Abstract

Localizing elastic wave scatterers is the working principle behind a family of model-based approaches to detect and localize damage in plate-like structures. These approaches take advantage of a physical model of propagation and scattering, which enables an efficient data-driven strategy to decompose the effect of damage on the structure. This strategy consists in measuring on the healthy structure the responses to excitations at predefined candidate damage locations, and then in building from these a dictionary that maps damage at candidate locations to changes in responses. At inspection time, inverse methods are used to identify damage, based on this dictionary and the responses measured on the structure under test. One such inverse method is Frequency-Coupled Group Lasso, which exploits the inherent sparsity of damage to reduce the number of required measurements. This paper examines the performance of the above-described approach in the “off-grid” case, that is, when the damage is not located at one of the predefined candidate locations. This is an important extension because real-world damage can occur at a large or infinite number of locations, but the number of candidate locations is limited by measurement and/or computing cost. Off-grid cases are simulated by removing from the dictionary the entries corresponding to the actual damage locations and then running Frequency-Coupled Group Lasso with this incomplete dictionary.
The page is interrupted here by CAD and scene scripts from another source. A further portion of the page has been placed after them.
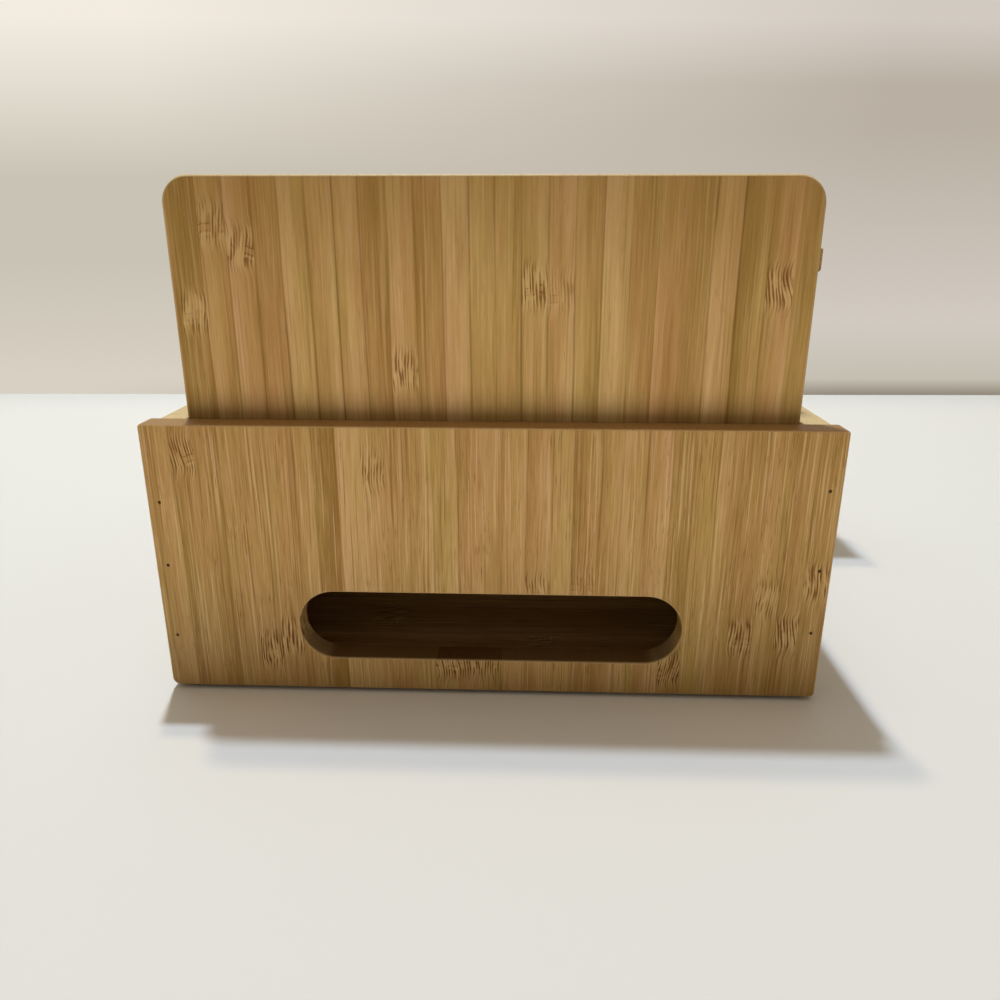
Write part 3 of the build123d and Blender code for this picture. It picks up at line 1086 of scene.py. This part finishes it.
@dataclass(frozen=True)
class TableGlow:
    """The light that the brightly lit table in front of the camera throws up at the object."""

    middle: tuple[float, float, float] = (0.0208, 0.385, 0.002)
    width: float = 0.6
    depth: float = 0.39
    radiance: float = 1.86
    colour: str = "#fff3e8"

    def lay(self) -> None:
        """Lay the glow on the table, facing up, where the camera doesn't see it."""
        glow = bpy.data.lights.new("table_glow", "AREA")
        glow.shape = "RECTANGLE"
        glow.size = self.width
        glow.size_y = self.depth
        glow.energy = math.pi * self.width * self.depth * self.radiance
        glow.color = linear(self.colour)[:3]
        laid = bpy.data.objects.new("table_glow", glow)
        laid.location = self.middle
        laid.rotation_euler = (math.pi, 0.0, 0.0)
        laid.visible_camera = False
        laid.visible_glossy = False
        bpy.context.scene.collection.objects.link(laid)


@dataclass
class Studio:
    """Pale table, pale wall, lamps overhead and on the table, and the camera behind the object."""

    table_near: str = "#f5f5f6"
    table_far: str = "#ffffff"
    wall_paint: str = "#d2ccbf"
    wall_low: str = "#d8d0c2"
    wall_middle: str = "#c9c3b5"
    wall_high: str = "#f3ebe0"
    wall_shaded: str = "#b9b0a3"
    wall_shaded_low: str = "#c4beb1"
    wall_shaded_high: str = "#d2cac1"
    # Colour of the painted shadow along the wall's foot.
    wall_foot_shadow: str = "#8f8678"
    table_light_fade: tuple[float, float] = (-0.45, 0.2)
    wall_y: float = -0.505
    wall_slope: float = 0.036
    wall_height: float = 1.4
    wall_shown: float = 0.4
    wall_side: tuple[float, float] = (-0.35, 0.4)
    foot_shadow_height: float = 0.018
    foot_shadow_side: tuple[float, float] = (0.5, -0.35)
    reach: float = 1.4
    ambient: float = 0.27
    ambient_colour: str = "#ffedcf"
    lamps: tuple[Lamp, ...] = (
        Lamp("main_lamp", (0.245, -0.359, 2.12), size=0.085, share=0.465, colour="#dff0ff"),
        Lamp("second_lamp", (0.3065, -0.501, 2.12), size=0.09, share=0.175, colour="#ffeabb"),
        Lamp("soft_ceiling", (0.26, -0.41, 2.12), size=1.4, share=0.125, colour="#fbfdfa"),
    )
    glow: TableGlow = TableGlow()
    camera_place: tuple[float, float, float] = (0.00735, 0.3835, 0.1710)
    camera_heading: float = 181.977
    camera_pitch: float = 18.39
    camera_roll: float = 0.094
    lens_mm: float = 28.915
    sensor_mm: float = 36.0
    camera_clip: tuple[float, float] = (0.01, 50.0)

    def build(self) -> None:
        """Set the stage, the light and the camera."""
        self.lay_table()
        self.raise_wall()
        self.light_room()
        for lamp in self.lamps:
            lamp.hang()
        self.glow.lay()
        self.set_camera()

    def wall_line(self) -> tuple[tuple[float, float], tuple[float, float]]:
        """Give both ends of the wall's foot on the table."""
        aside = self.wall_slope * self.reach
        return (-self.reach, self.wall_y - aside), (self.reach, self.wall_y + aside)

    def lay_table(self) -> None:
        """Lay the pale table that the object stands on, with painted light: a little brighter
        towards the wall.
        """
        r = self.reach
        left, right = self.wall_line()
        table = plain_sheet("table", ((*left, 0), (*right, 0), (r, r, 0), (-r, r, 0)))
        material, tree = new_material("painted_table")
        coords = add_node(tree, "TexCoord")
        axes = add_node(tree, "SeparateXYZ", {0: coords.outputs["Object"]})
        # Painted light: the table's colour goes from the brighter far tint to the near one.
        far, near = self.table_light_fade
        links = {"Value": axes.outputs["Y"], "From Min": far, "From Max": near}
        depth = add_node(tree, "MapRange", links)
        tint = Ramp([(0.0, linear(self.table_far)), (1.0, linear(self.table_near))])
        links = {
            "Base Color": add_node(tree, "ValToRGB", {0: depth}, tint),
            "Roughness": 0.7,
            "Specular IOR Level": 0.15,
        }
        surface = add_node(tree, "BsdfPrincipled", links)
        add_node(tree, "OutputMaterial", {"Surface": surface})
        table.data.materials.append(material)

    def raise_wall(self) -> None:
        """Raise the pale wall in front of the object. Where it is seen directly it glows with
        painted light, lighter towards its top and its lit side, and with a painted shadow along its
        foot.
        """
        top = self.wall_height
        left, right = self.wall_line()
        wall = plain_sheet("wall", ((*left, top), (*right, top), (*right, 0), (*left, 0)))
        material, tree = new_material("painted_wall")
        coords = add_node(tree, "TexCoord")
        axes = add_node(tree, "SeparateXYZ", {0: coords.outputs["Object"]}).outputs
        height = add_node(tree, "MapRange", {"Value": axes["Z"], "From Max": self.wall_shown})
        lit = [
            (0.05, linear(self.wall_low)),
            (0.36, linear(self.wall_middle)),
            (0.56, linear(self.wall_middle)),
            (0.92, linear(self.wall_high)),
        ]
        shaded = [
            (0.04, linear(self.wall_shaded_low)),
            (0.2, linear(self.wall_shaded_high)),
            (0.68, linear(self.wall_shaded)),
            (0.78, linear(self.wall_shaded)),
            (0.92, linear(self.wall_shaded_high)),
        ]
        shade, light = self.wall_side
        links = {"Value": axes["X"], "From Min": shade, "From Max": light}
        side = add_node(tree, "MapRange", links)
        links = {
            0: side,
            6: add_node(tree, "ValToRGB", {0: height}, Ramp(shaded)),
            7: add_node(tree, "ValToRGB", {0: height}, Ramp(lit)),
        }
        tint = add_node(tree, "Mix", links, data_type="RGBA").outputs[2]
        # Painted shadow along the wall's foot, darker towards its shaded side.
        links = {"Value": axes["Z"], "From Min": self.foot_shadow_height, "From Max": 0.0}
        low = add_node(tree, "MapRange", links)
        bare, dark = self.foot_shadow_side
        links = {"Value": axes["X"], "From Min": bare, "From Max": dark}
        aside = add_node(tree, "MapRange", links)
        foot = add_node(tree, "Math", {0: low, 1: aside}, operation="MULTIPLY")
        links = {0: foot, 6: tint, 7: linear(self.wall_foot_shadow)}
        tint = add_node(tree, "Mix", links, data_type="RGBA").outputs[2]
        # Painted light: where the wall is seen directly, it glows with this gradient.
        shown = add_node(tree, "Emission", {"Color": tint, "Strength": 1.0})
        paint = add_node(tree, "BsdfDiffuse", {"Color": linear(self.wall_paint)})
        surface = add_node(tree, "MixShader", {0: seen_directly(tree), 1: paint, 2: shown})
        add_node(tree, "OutputMaterial", {"Surface": surface})
        wall.data.materials.append(material)

    def light_room(self) -> None:
        """Fill the room with even pale light, and show it pale where it is seen."""
        world = bpy.data.worlds.new("room")
        world.use_nodes = True
        tree = world.node_tree
        tree.nodes.clear()
        links = {"Color": linear(self.ambient_colour), "Strength": self.ambient}
        fill = add_node(tree, "Background", links)
        shown = add_node(tree, "Background", {"Color": linear(self.wall_high), "Strength": 1.0})
        surface = add_node(tree, "MixShader", {0: seen_directly(tree), 1: fill, 2: shown})
        add_node(tree, "OutputWorld", {"Surface": surface})
        bpy.context.scene.world = world

    def set_camera(self) -> None:
        """Put the camera where the photograph was taken from."""
        camera = bpy.data.cameras.new("camera")
        camera.lens = self.lens_mm
        camera.sensor_width = self.sensor_mm
        camera.sensor_fit = "HORIZONTAL"
        camera.clip_start, camera.clip_end = self.camera_clip
        stood = bpy.data.objects.new("camera", camera)
        turn = Matrix.Rotation(math.radians(self.camera_heading), 4, "Z")
        tilt = Matrix.Rotation(math.radians(90.0 - self.camera_pitch), 4, "X")
        roll = Matrix.Rotation(math.radians(self.camera_roll), 4, "Z")
        stood.matrix_world = Matrix.Translation(self.camera_place) @ turn @ tilt @ roll
        bpy.context.scene.collection.objects.link(stood)
        bpy.context.scene.camera = stood


def main() -> None:
    """Load the frame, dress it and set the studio."""
    logging.basicConfig(level=logging.INFO, format="%(name)s: %(message)s")
    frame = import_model()
    nodes = frame["nodes"]
    for assembly in (NailedBox(nodes), LiftOffDeck(nodes), Dividers(nodes), WatchStand(nodes)):
        assembly.dress()
    Studio().build()
    bpy.context.scene.view_settings.view_transform = "Standard"


if __name__ == "__main__":
    main()
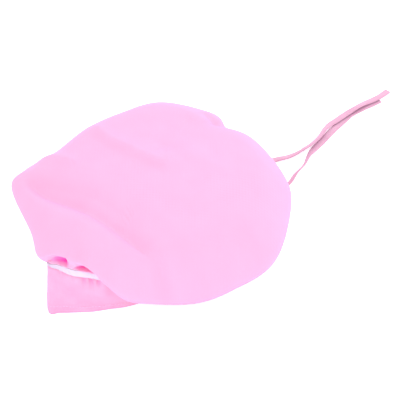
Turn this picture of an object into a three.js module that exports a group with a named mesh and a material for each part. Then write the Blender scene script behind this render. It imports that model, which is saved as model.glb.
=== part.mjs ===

The results are then compared to the on-grid case, when the actual damage locations are included in the dictionary. Damage identification is demonstrated on a 600mm by 600mm composite plate with up to 6 damage locations, using a single accelerometer and 7 hammer excitations. Off-grid performance is evaluated for 4 different accelerometer locations, for SNRs ranging from 30 to 10dB, and compared to on-grid performance. The proposed damage identification approach is shown to remain robust in the off-grid case, further proving its real-world applicability.